Nevada Medicaid resumed normal operations on April 1, 2023. Nevada Medicaid enrollees will receive a renewal notice prior to the end of their certification sometime over the next 12 months. Like California, recertification will also occur according to the Medicaid enrollee’s renewal month. They will be processed on an ongoing, monthly basis – beginning with June enrollees. For example, a person with a renewal month in June will receive a renewal notice in April. Clients found ineligible in Nevada will lose their coverage effective June 1, 2023. SEPs will also be available for Nevadans who lose eligibility for Medicaid during the recertification process, to enroll in either an IFP or group health plan within 60 days of the coverage loss.

Those who do not respond to attempts for recertification will be disenrolled but may be eligible to enroll again – if eligibility is proven later, a Medicaid process called “churning.” The industry forecasts minorities and non-English speaking residents will be impacted the most by churning, because of address changes and/or the inability to understand the recertification procedure.

Any person covered by Medi-Cal/Medicaid should anticipate recertification and respond to notices in a timely manner. When switching from Medi-Cal/Medicaid to IFP or group insurance, consumers should be cognizant of provider networks, premiums, and cost-sharing within the health plan.
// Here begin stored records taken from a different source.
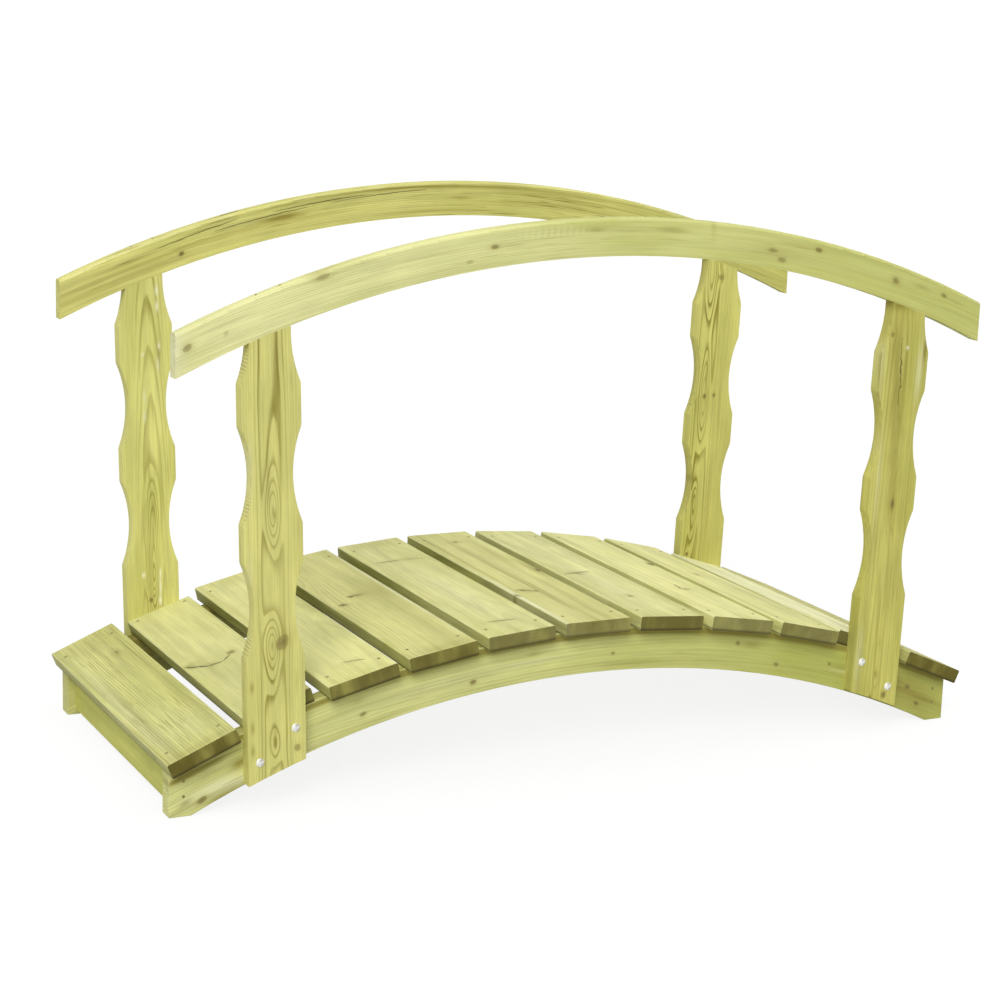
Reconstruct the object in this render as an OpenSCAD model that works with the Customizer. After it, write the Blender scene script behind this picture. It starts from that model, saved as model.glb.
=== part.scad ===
// Arched garden footbridge in sawn softwood: two cut arch beams, deck boards laid along
// their top edges, four shaped posts bolted to the sides, and two arched handrails.
// Millimetres. X runs along the bridge, Y across it, Z up; the ground is Z = 0.

/* [Deck] */
// Length of a full deck board, which is the width of the bridge.
deck_width = 740; // [500:1:1200]
// Width of each deck board along the walk.
board_width = 138; // [80:1:180]
// Thickness of each deck board.
board_thickness = 28; // [18:0.5:45]
// Which board, counted from either end, stands between a pair of posts.
post_board = 2; // [2:1:3]
// How far the lower edge of each end board reaches past the end of the arch beams.
end_overhang = 3; // [0:1:30]
// Rounding of the long edges of the deck boards.
board_easing = 3; // [0.5:0.5:8]

/* [Arch beams] */
// Length of each arch beam over its two square-cut ends.
beam_length = 1674; // [1400:1:2000]
// Thickness of each arch beam.
beam_thickness = 36; // [24:1:60]
// Radius of the top edge of the beams.
beam_top_radius = 2000; // [1700:1:2600]
// Height of the top edge of the beams at mid span.
beam_crown = 269; // [250:1:330]
// Radius of the lower edge of the beams.
beam_underside_radius = 1812; // [1600:1:2100]
// Height of the lower edge of the beams at mid span.
beam_underside_crown = 184; // [140:1:200]

/* [End risers] */
// Thickness of the riser board that closes each end under the deck.
riser_thickness = 20; // [12:1:32]
// How far the riser stands back from the ends of the beams.
riser_setback = 17; // [0:1:60]
// Height of the lower edge of the riser above the ground.
riser_bottom = 11; // [0:1:30]

/* [Posts] */
// Thickness of the posts.
post_thickness = 28; // [18:1:45]
// Width of a post across its base and its bulges.
post_width = 110; // [80:1:130]
// Width of a post at its necks.
neck_width = 76; // [50:1:100]
// Outward lean of each post, in degrees.
post_lean = 1.7; // [0:0.1:3]
// How far a post stands outward of the middle of the board beside it.
post_offset = 18; // [0:1:24]
// How far the outer faces of the posts stand back from the ends of the full boards.
post_inset = 4; // [0:0.5:10]
// Radius of the hollows scalloped into the edges of a post.
scallop_radius = 230; // [180:1:300]
// Rounding of the corners where a hollow runs out into the straight edge.
scallop_easing = 20; // [4:1:40]
// Height above the ground of the middle of the lower hollows.
lower_scallop = 374; // [360:1:400]
// Height above the ground of the middle of the upper hollows.
upper_scallop = 616; // [590:1:640]
// Height above the ground at which a post has narrowed to its straight top neck.
top_neck = 866; // [840:1:880]
// How far the lower end of a post stays above the lower edge of the beam.
post_toe = 5; // [0:1:30]

/* [Handrails] */
// Height of the top of the handrails at mid span, which is the height of the bridge.
rail_crown = 1055; // [980:1:1200]
// Radius of the top edge of the handrails.
rail_top_radius = 2010; // [1700:1:2600]
// Depth of the handrails from top to underside.
rail_depth = 70; // [50:1:100]
// Thickness of the handrails.
rail_thickness = 28; // [18:1:45]
// Length of each handrail over its upright ends.
rail_length = 1672; // [1450:1:2000]
// Rounding of the upper edges of the handrails.
rail_easing = 6; // [1:0.5:9]

/* [Hidden] */
$fn = 96;
// Number of deck boards, each a node of its own.
board_count = 11;

// Width over the outer faces of the beams, which the posts stand against. The ends of the
// full boards stand out a little past the posts, as far as the heads of their bolts.
post_spread = deck_width - 2 * post_inset;
beam_spread = post_spread - 2 * post_thickness;
// Clear width between the beams.
bay_width = beam_spread - 2 * beam_thickness;
// Heights of the centres of the beam and handrail curves.
beam_centre = beam_crown - beam_top_radius;
underside_centre = beam_underside_crown - beam_underside_radius;
rail_centre = rail_crown - rail_top_radius;
rail_underside_radius = rail_top_radius - rail_depth;

// Each board lies on a flat planed across the beam's curved edge, as wide as the board.
seat_radius = sqrt(pow(beam_top_radius, 2) - pow(board_width / 2, 2));
// Angle from the crown to the end board, whose lower edge passes the beam by end_overhang.
end_reach = beam_length / 2 + end_overhang;
end_angle = asin(end_reach / beam_top_radius) - asin(board_width / 2 / beam_top_radius);
board_step = 2 * end_angle / (board_count - 1);
function board_angle(i) = (i - 1) * board_step - end_angle;

// Underside of the end board at the riser's outer face, which the riser fits beneath.
riser_face = beam_length / 2 - riser_setback;
fit_gap = 0.3;
riser_top = beam_centre + (seat_radius - riser_face * sin(end_angle)) / cos(end_angle) - fit_gap;

// A post's axis passes here, beside its board, and leans outward from it.
post_angle = end_angle - (post_board - 1) * board_step;
post_x = seat_radius * sin(post_angle) + post_offset;
post_z = beam_centre + seat_radius * cos(post_angle);

// Depth of the hollows in a post's edge, and how far up and down each one reaches. The arcs
// of the edge lap by a hair, so that they run into one another without a step.
scallop_depth = (post_width - neck_width) / 2;
arc_lap = 0.002;
scallop_reach = sqrt(pow(scallop_radius + scallop_easing - arc_lap, 2)
    - pow(scallop_radius + scallop_easing - scallop_depth, 2));

// Stands a drawing made in X and Z upright and gives it a thickness from y towards +Y.
module upright(y, thickness)
    translate([0, y + thickness, 0]) rotate([90, 0, 0])
        linear_extrude(thickness) children();

// A plank's section centred on X and standing on Y = 0, with its upper corners rounded.
module eased_top(width, height, easing) {
    translate([-width / 2, 0]) square([width, height - easing]);
    translate([-width / 2 + easing, 0]) square([width - 2 * easing, height]);
    for (side = [-1, 1]) translate([side * (width / 2 - easing), height - easing]) circle(easing);
}

// The same section with all four corners rounded.
module eased_all(width, height, easing) {
    translate([0, easing]) eased_top(width, height - easing, easing);
    translate([-width / 2 + easing, 0]) square([width - 2 * easing, height - easing]);
    for (side = [-1, 1]) translate([side * (width / 2 - easing), easing]) circle(easing);
}

// Arch beam: one plank cut to two curves, standing on a flat foot at each end, with a
// seat planed on its top edge for every board.
module beam_outline()
    difference() {
        intersection() {
            translate([0, beam_centre]) circle(beam_top_radius, $fn = 720);
            translate([-beam_length / 2, 0]) square([beam_length, 2 * beam_crown]);
        }
        translate([0, underside_centre]) circle(beam_underside_radius, $fn = 720);
        translate([0, beam_centre])
            for (i = [1:board_count]) rotate(-board_angle(i))
                translate([-board_width, seat_radius]) square([2 * board_width, board_width]);
    }

module stringer_near() color("#b9b56a") upright(-beam_spread / 2, beam_thickness) beam_outline();

module stringer_far()
    color("#b9b56a") upright(beam_spread / 2 - beam_thickness, beam_thickness) beam_outline();

// Riser: a plain board set between the beams, just under the end board.
module riser(side)
    translate([side > 0 ? riser_face - riser_thickness : -riser_face, -bay_width / 2,
            riser_bottom])
        cube([riser_thickness, bay_width, riser_top - riser_bottom]);

module riser_left() color("#9c9a55") riser(-1);

module riser_right() color("#9c9a55") riser(1);

// Deck board number i, square to the curve. The boards beside the posts stop flush with
// the beams, and the rest run out past them.
module deck_board(i) {
    beside_post = i == post_board || i == board_count + 1 - post_board;
    length = beside_post ? beam_spread : deck_width;
    translate([0, 0, beam_centre]) rotate([0, board_angle(i), 0])
        translate([0, 0, seat_radius]) upright(-length / 2, length)
            eased_all(board_width, board_thickness, board_easing);
}

// What one hollow cuts out of a post's +X edge, with its middle at Z = 0: the hollow arc,
// and the smaller arcs that lead from it into the straight edge. The top hollow has them
// only at its lower end.
module scallop(whole) {
    corner = post_width / 2 - scallop_easing;
    meet = scallop_reach * scallop_radius / (scallop_radius + scallop_easing);
    translate([neck_width / 2 + scallop_radius, 0]) circle(scallop_radius, $fn = 360);
    for (way = whole ? [-1, 1] : [-1]) difference() {
        translate([corner, way > 0 ? meet : -scallop_reach])
            square([post_width, scallop_reach - meet]);
        translate([corner, way * scallop_reach]) circle(scallop_easing);
    }
}

// The blank of a post, drawn upright about its axis, before its ends are cut: a straight
// base, two hollows in each edge with a bulge after each, and a straight top neck.
module post_blank()
    difference() {
        translate([-post_width / 2, -post_width])
            square([post_width, rail_crown + post_width]);
        for (side = [0, 1]) mirror([side, 0]) {
            translate([0, lower_scallop]) scallop(true);
            translate([0, upper_scallop]) scallop(true);
            translate([0, top_neck]) scallop(false);
            translate([neck_width / 2, top_neck]) square([post_width, rail_crown]);
        }
    }

// A post in place: leaning outward, its top cut to the curve under the handrail and its
// foot cut to the curve of the beam's lower edge, a little above it.
module post_outline(side)
    mirror([side > 0 ? 0 : 1, 0]) difference() {
        intersection() {
            translate([post_x, post_z]) rotate(-post_lean) translate([0, -post_z]) post_blank();
            translate([0, rail_centre]) circle(rail_underside_radius, $fn = 720);
        }
        translate([0, underside_centre])
            circle(beam_underside_radius + post_toe, $fn = 720);
    }

module post_near_left()
    color("#cfcc80") upright(-post_spread / 2, post_thickness) post_outline(-1);

module post_near_right()
    color("#cfcc80") upright(-post_spread / 2, post_thickness) post_outline(1);

module post_far_left()
    color("#cfcc80") upright(beam_spread / 2, post_thickness) post_outline(-1);

module post_far_right()
    color("#cfcc80") upright(beam_spread / 2, post_thickness) post_outline(1);

// Handrail: a curved plank with rounded upper edges, standing on the cut tops of the
// posts, centred on their thickness.
module handrail(side)
    translate([0, side * (beam_spread + post_thickness) / 2, 0]) intersection() {
        translate([0, 0, rail_centre]) rotate([90, 0, 0]) rotate_extrude($fn = 720)
            translate([rail_underside_radius, 0]) rotate(-90)
                eased_top(rail_thickness, rail_depth, rail_easing);
        translate([-rail_length / 2, -rail_thickness, 0])
            cube([rail_length, 2 * rail_thickness, 2 * rail_crown]);
    }

module handrail_near() color("#dcdba0") handrail(-1);

module handrail_far() color("#dcdba0") handrail(1);

stringer_near();
stringer_far();
riser_left();
riser_right();
color("#c4c178") deck_board(1);  // deck_board_01
color("#c4c178") deck_board(2);  // deck_board_02
color("#c4c178") deck_board(3);  // deck_board_03
color("#c4c178") deck_board(4);  // deck_board_04
color("#c4c178") deck_board(5);  // deck_board_05
color("#c4c178") deck_board(6);  // deck_board_06
color("#c4c178") deck_board(7);  // deck_board_07
color("#c4c178") deck_board(8);  // deck_board_08
color("#c4c178") deck_board(9);  // deck_board_09
color("#c4c178") deck_board(10);  // deck_board_10
color("#c4c178") deck_board(11);  // deck_board_11
post_near_left();
post_near_right();
post_far_left();
post_far_right();
handrail_near();
handrail_far();
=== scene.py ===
# %% [markdown]
# # An arched garden bridge in pressure-treated pine
#
# The bridge is joined from sawn pine: two arch beams, eleven deck boards, four scalloped
# posts and two arched handrails. Its solids were drawn in a CAD program and arrive here as
# a fixed frame, one object for each piece of timber. This lesson keeps those shapes and
# gives them what the CAD program can't: softened edges, wood that grows the right way in
# every piece, and the bolts, screws and nails that hold it together.

# %% Load the frame
import math
import random

import bmesh
import bpy
from mathutils import Matrix, Vector


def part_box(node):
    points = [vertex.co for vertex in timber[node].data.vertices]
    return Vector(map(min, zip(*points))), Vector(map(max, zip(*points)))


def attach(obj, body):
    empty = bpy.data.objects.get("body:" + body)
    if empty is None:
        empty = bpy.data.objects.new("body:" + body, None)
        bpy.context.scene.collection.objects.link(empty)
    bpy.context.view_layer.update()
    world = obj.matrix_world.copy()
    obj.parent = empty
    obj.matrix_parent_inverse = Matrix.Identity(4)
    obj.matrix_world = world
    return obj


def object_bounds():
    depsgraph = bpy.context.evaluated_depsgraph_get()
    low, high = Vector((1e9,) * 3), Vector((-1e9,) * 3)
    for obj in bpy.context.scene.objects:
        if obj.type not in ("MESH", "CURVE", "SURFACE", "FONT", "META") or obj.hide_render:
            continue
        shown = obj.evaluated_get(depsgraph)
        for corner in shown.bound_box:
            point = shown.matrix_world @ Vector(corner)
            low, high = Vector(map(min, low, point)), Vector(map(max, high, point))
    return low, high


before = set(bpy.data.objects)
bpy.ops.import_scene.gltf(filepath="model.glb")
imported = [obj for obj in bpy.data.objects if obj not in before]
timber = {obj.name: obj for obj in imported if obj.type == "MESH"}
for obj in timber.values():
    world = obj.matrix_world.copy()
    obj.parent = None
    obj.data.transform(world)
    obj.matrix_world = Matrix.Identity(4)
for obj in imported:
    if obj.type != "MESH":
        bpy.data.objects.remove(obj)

cad_low, cad_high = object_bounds()
print("pieces of timber:", len(timber))
print("box in metres:", [round(v, 3) for v in cad_high - cad_low])

# %% [markdown]
# ## The camera
#
# The viewer stands in front of the left end, a little above the rails, and looks down at
# the deck. A camera can be turned by hand until the view feels right, or be set from three
# angles: how far round the bridge it stands, how high it looks down from, and how much it
# leans to one side. The angles are used here, because they can be read and changed one at
# a time. A long lens keeps the near and the far end of the bridge close to the same size.

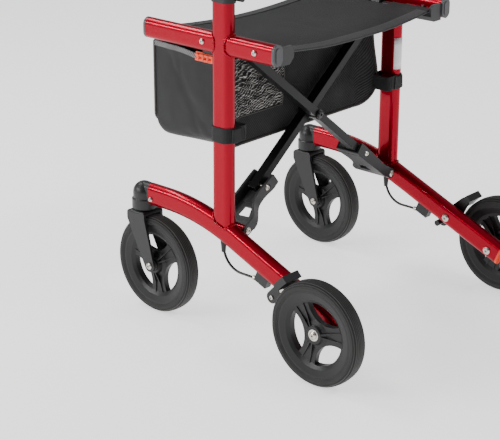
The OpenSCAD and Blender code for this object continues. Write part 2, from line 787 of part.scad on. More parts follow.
// Strap round the upright that holds the bag's lower back corner, and the clip under the rail
module bag_fastenings() {
    strap_z = 390;
    strap_h = 34;
    color(black) {
        difference() {
            upright_column(upright_h + 5, upright_w + 5, strap_z, strap_z + strap_h);
            upright_column(upright_h + 2 * loose, upright_w + 2 * loose, strap_z - 1,
                strap_z + strap_h + 1);
        }
        translate([brace_x + 2, upright_y + upright_h / 2 + 2 * loose, strap_z])
            cube([frame_x - brace_x - 4, 2, strap_h]);
    }
    color("orangered") {
        translate([229.5, -136, 527]) cube([3, 70, 18]);
        translate([229.5, -118, 540]) cube([3, 34, rail_z - 22 - 0.02 - 540]);
        for (z = [527, 538]) translate([232.5, -136, z]) cube([4.5, 70, 6]);
    }
}

// ---------- handles ----------

// The handle tube's route, filled by a flat oval: up, round the bend, then rising to the rear
module handle_route(h, w, bottom, end) {
    translate([frame_x, upright_y, bottom]) linear_extrude(handle_bend_z - bottom) oval(h, w);
    translate([frame_x, upright_y + handle_bend_r, handle_bend_z]) rotate([0, -90, 0]) rotate(-90)
        rotate_extrude(angle = bend_angle, $fn = 128) translate([handle_bend_r, 0]) rotate(90)
        oval(h, w);
    on_grip() translate([0, -0.5, 0]) rotate([-90, 0, 0]) linear_extrude(end + 0.5)
        oval(h - grip_step, w - grip_step);
}

// Local frame at the end of the bend: Y along the grip, Z square to it
module on_grip() {
    translate([frame_x, grip_y, grip_z]) rotate([grip_rise, 0, 0]) children();
}

module handle_tube() {
    color(black) difference() {
        handle_route(handle_h, handle_w, handle_bottom_z, grip_tube);
        handle_route(handle_h - 2 * handle_wall, handle_w - 2 * handle_wall,
            handle_bottom_z - 1, grip_tube + 1);
    }
}

// Clamp collar on the upright's top with the guide for the handle tube
module height_collar() {
    color(black) difference() {
        union() {
            upright_column(upright_h + 5, upright_w + 3, upright_top - 44, upright_top + 10);
            upright_column(upright_h - 2 * tube_wall - gap, upright_w - 2 * tube_wall - gap,
                upright_top - 60, upright_top);
        }
        difference() {
            upright_column(upright_h + 0.2, upright_w + 0.2, upright_top - 70, upright_top);
            upright_column(upright_h - 2 * tube_wall - gap, upright_w - 2 * tube_wall - gap,
                upright_top - 71, upright_top + 1);
        }
        upright_column(handle_h + 2 * gap, handle_w + 2 * gap, upright_top - 80, upright_top + 20);
        pin_y(frame_x, knob_z, axle_r + running, upright_y, upright_y + upright_h);
    }
}

// Clamping screw with a lobed knob
module height_knob() {
    y0 = upright_y + upright_h / 2 + 2.5 + gap;
    color(black) {
        translate([frame_x, y0, knob_z]) along_y() linear_extrude(15) {
            circle(13);
            for (a = [0 : 120 : 240]) capsule([0, 0], 10, 14 * [cos(a), sin(a)], 6);
        }
        pin_y(frame_x, knob_z, axle_r, upright_y + handle_h / 2 + 0.5, y0 + 1);
    }
}

module grip() {
    color(black) on_grip() difference() {
        union() {
            translate([0, 20, 0]) rotate([-90, 0, 0]) linear_extrude(grip_tube - 18) oval(38, 30);
            translate([0, grip_tube + 2, 0]) rotate([-90, 0, 0]) linear_extrude(3) oval(33, 25);
        }
        rotate([-90, 0, 0]) linear_extrude(grip_tube + 0.4) oval(handle_h + 0.2, handle_w + 0.2);
    }
}

// Bracket clamped on the handle tube in front of the grip, with the lever's pivot pin
module lever_bracket() {
    cheek = lever_half_w + gap;
    color(dark_grey) on_grip() {
        difference() {
            union() {
                translate([0, -8, 0]) rotate([-90, 0, 0]) linear_extrude(27) oval(40, 28);
                for (x = [-cheek - 4, cheek]) translate([x, 0, 0]) rotate([90, 0, 90])
                    linear_extrude(4) capsule([lever_pivot[0], -12], 11, lever_pivot, 9);
            }
            translate([0, -10, 0]) rotate([-90, 0, 0]) linear_extrude(40)
                oval(handle_h + 1.4, handle_w + 0.2);
        }
        pin_x(lever_pivot[0], lever_pivot[1], 3, -cheek - 4.5, cheek + 4.5);
    }
}

module brake_lever() {
    heel = [34, -56];
    toe = [116, -66];
    tip = [130, -63];
    color(black) on_grip() difference() {
        translate([-lever_half_w, 0, 0]) rotate([90, 0, 90])
            chain([[lever_pivot, 7], [heel, 5.5], [toe, 4.5], [tip, 5]], 2 * lever_half_w);
        pin_x(lever_pivot[0], lever_pivot[1], 3 + running, -20, 20);
    }
}

// The cable inside the handle, round the bend and down
module handle_cable() {
    color(black) {
        translate([frame_x, upright_y, handle_bottom_z + 30])
            cylinder(r = cable_r, h = handle_bend_z - handle_bottom_z - 30);
        translate([frame_x, upright_y + handle_bend_r, handle_bend_z]) rotate([0, -90, 0])
            rotate(-90) rotate_extrude(angle = bend_angle, $fn = 96)
            translate([handle_bend_r, 0]) circle(cable_r, $fn = 24);
    }
}

// ---------- nodes ----------

module side_part(part, side) {
    if (part == "brace_foot" && side > 0) brace_foot_left();
    else if (part == "brace_foot") brace_foot_right();
    else on_side(side) {
        if (part == "lower_tube") lower_tube();
        if (part == "upright") upright();
        if (part == "seat_rail") seat_rail();
        if (part == "end_caps") end_caps();
        if (part == "seat_saddles") seat_saddles();
        if (part == "frame_bolts") frame_bolts();
        if (part == "rear_axle") rear_axle();
        if (part == "caster_head") caster_head();
        if (part == "cable_stop") cable_stop();
        if (part == "brake_cable") brake_cable();
        if (part == "height_collar") height_collar();
        if (part == "bag_fastenings") bag_fastenings();
        if (part == "caster_fork") caster_fork();
        if (part == "caster_axle") caster_axle();
        if (part == "caster_rim") caster_rim();
        if (part == "caster_tyre") caster_tyre();
        if (part == "rear_rim") rear_rim();
        if (part == "rear_tyre") rear_tyre();
        if (part == "brake_arm") brake_arm();
        if (part == "seat_tube") seat_tube();
        if (part == "handle_tube") handle_tube();
        if (part == "grip") grip();
        if (part == "lever_bracket") lever_bracket();
        if (part == "brake_lever") brake_lever();
        if (part == "height_knob") height_knob();
        if (part == "handle_cable") handle_cable();
    }
}

for (part = SIDE_PARTS, side = SIDES)
    side_part(part, side[1]);
brace_bar_front();
brace_bar_rear();
brace_bolts_front();
brace_bolts_rear();
seat_sling();
bag();
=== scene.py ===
import math

import bpy
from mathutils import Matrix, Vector, noise


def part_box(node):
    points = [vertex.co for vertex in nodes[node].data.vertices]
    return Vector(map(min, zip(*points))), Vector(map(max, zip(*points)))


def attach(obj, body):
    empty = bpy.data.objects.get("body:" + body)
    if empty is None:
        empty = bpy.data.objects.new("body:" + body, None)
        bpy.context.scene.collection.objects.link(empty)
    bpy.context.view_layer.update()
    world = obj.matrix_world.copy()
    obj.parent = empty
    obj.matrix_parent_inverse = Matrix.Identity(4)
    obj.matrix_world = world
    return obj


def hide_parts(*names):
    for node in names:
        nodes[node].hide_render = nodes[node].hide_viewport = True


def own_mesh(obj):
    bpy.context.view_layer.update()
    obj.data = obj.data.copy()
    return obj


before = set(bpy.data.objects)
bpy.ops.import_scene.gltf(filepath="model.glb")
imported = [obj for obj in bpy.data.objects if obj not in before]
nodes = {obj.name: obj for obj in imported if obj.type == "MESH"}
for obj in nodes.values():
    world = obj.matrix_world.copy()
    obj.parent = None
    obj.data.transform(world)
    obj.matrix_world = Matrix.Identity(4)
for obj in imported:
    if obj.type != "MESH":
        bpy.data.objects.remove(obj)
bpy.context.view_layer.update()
scene = bpy.context.scene
SIDES = {"left": 1, "right": -1}

# ---------- camera ----------

cam_data = bpy.data.cameras.new("camera")
cam_data.sensor_width = 36
cam_data.lens = 111.0
cam_data.shift_x = 0.0202
cam_data.shift_y = -0.0012
cam_data.clip_start = 0.1
cam_data.clip_end = 60
camera = bpy.data.objects.new("camera", cam_data)
scene.collection.objects.link(camera)
camera.location = (2.2481, 1.8152, 1.2711)
camera.rotation_mode = "QUATERNION"
# back points from the walker towards the camera
back = Vector((0.6908, 0.6303, 0.3544))
camera.rotation_quaternion = (-back).to_track_quat("-Z", "Y")
scene.camera = camera

# ---------- light and floor ----------

world = bpy.data.worlds.new("studio")
world.use_nodes = True
wt = world.node_tree
wt.nodes.clear()
w_out = wt.nodes.new("ShaderNodeOutputWorld")
w_bg = wt.nodes.new("ShaderNodeBackground")
w_bg.inputs["Color"].default_value = (1, 1, 1, 1)
# A studio that darkens from STUDIO_BRIGHT to STUDIO_DIM as a direction turns towards CAMERA_SIDE,
# the side that the camera stands on.
CAMERA_SIDE = (0.739, 0.674, 0.0)
FADE_FROM, FADE_TO = 0.35, 0.9
STUDIO_BRIGHT, STUDIO_DIM = 0.42, 0.06
w_dir = wt.nodes.new("ShaderNodeTexCoord")
w_dot = wt.nodes.new("ShaderNodeVectorMath")
w_dot.operation = "DOT_PRODUCT"
w_dot.inputs[1].default_value = CAMERA_SIDE
wt.links.new(w_dir.outputs["Generated"], w_dot.inputs[0])
w_map = wt.nodes.new("ShaderNodeMapRange")
w_map.interpolation_type = "SMOOTHSTEP"
for key, value in (("From Min", FADE_FROM), ("From Max", FADE_TO),
                   ("To Min", STUDIO_BRIGHT), ("To Max", STUDIO_DIM)):
    w_map.inputs[key].default_value = value
wt.links.new(w_dot.outputs["Value"], w_map.inputs["Value"])
wt.links.new(w_map.outputs["Result"], w_bg.inputs["Strength"])
wt.links.new(w_bg.outputs["Background"], w_out.inputs["Surface"])
scene.world = world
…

Also note that each state administers its own Medicaid program, so each state’s approach to Medicaid unwinding and recertification will be at least somewhat different; with some variances between states more drastic than others.

Group insurance brokers should educate their clients on these Medicaid unwinding principles, so they can anticipate a potential increase in enrollment and support requests for their group health plans. Furthermore, employers and their employees should be reminded that an offer of “affordable” coverage from an employer (of any size) disqualifies that employee – and potentially the employee’s entire family – from PTC eligibility on a state exchange.

An offer of coverage is considered “affordable” for the employee if the employee’s contribution for the lowest-cost, self-only premium (for a plan that provides minimum value) does not exceed 9.12% of the employee’s pay in 2023. Family coverage is considered affordable if the employee’s contribution for the entire family’s premium, based on the lowest-cost plan, does not exceed 9.12% of household income – which comes from ACA’s “Family Glitch” fix in 2022.